Читать эти строки странно, зная насколько хорошо Набоков писал на английском. Номинация на Нобелевскую премию и всемирная слава о чем-то все же говорят. Через 12 лет после публикации “Лолиты” на английском Набоков перевел — или скорее даже переписал роман на русском. В послесловии к русской версии слышится все та же неуверенность, но в этот раз в способности выразить свои мысли на родном языке:
“История этого перевода — история разочарования. Увы, тот «дивный русский язык», который, сдавалось мне, всё ждёт меня где-то, цветёт, как верная весна за наглухо запертыми воротами, от которых столько лет хранился у меня ключ, оказался несуществующим, и за воротами нет ничего, кроме обугленных пней и осенней безнадёжной дали, а ключ в руке скорее похож на отмычку.”
Обсуждая русские романы Набокова, многие современники признавали мастерство автора, но непременно отмечали его “нерусскость”, влияние многих лет жизни в Европе на его стиль письма.
Разве не удивительно слышать неудовлетворенность из уст одного из гениальнейших русских писателей и читать о его “нерусскости”? Набоков для меня как недостижимая планка и доказательство того, что можно писать одинаково хорошо на языке родном и иностранном, даже если самобичевание — часть процесса, а идентификация с несколькими культурами — повод раздражения для критиков.
Настолько ли важно, на каком языке я излагаю свои мысли? Разве язык для писателя это не подручное средство? Точно такое же, как масло, акварель и уголь для художника? Разные материалы помогают добиться разных результатов, но разве один лучше другого? Разве так уж плохо иногда объединить их в одно?
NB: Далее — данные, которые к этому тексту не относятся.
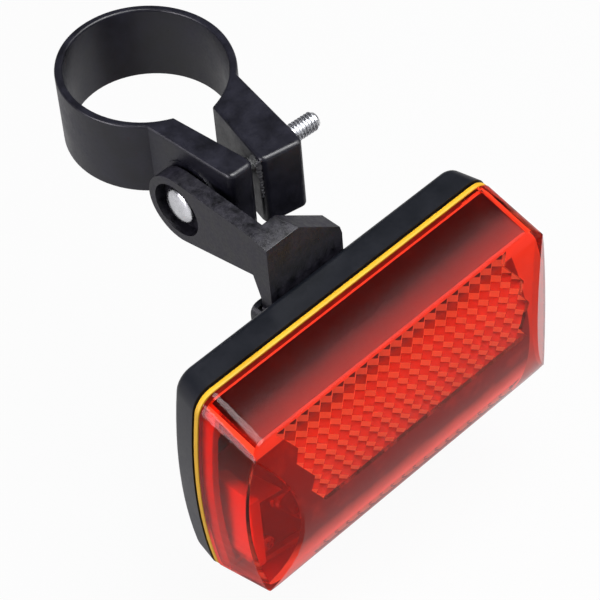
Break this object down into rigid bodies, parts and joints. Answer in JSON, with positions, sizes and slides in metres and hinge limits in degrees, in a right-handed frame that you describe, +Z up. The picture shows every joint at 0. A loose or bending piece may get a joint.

В 1966 году Набоков дал интервью, в котором ответил на вопрос считает ли он себя русским или американским писателем:
“Национальность стоящего писателя имеет значение второстепенное. Чем ярче выражены признаки насекомого, тем менее склонен таксономист разглядывать приколотые под расправленным образчиком этикетки с указанием места его поимки, дабы решить, к какой из расплывчато описанных рас следует насекомое отнести. Настоящий паспорт писателя — это его искусство. Писатель опознается сразу — по особому рисунку, по неповторимой раскраске”.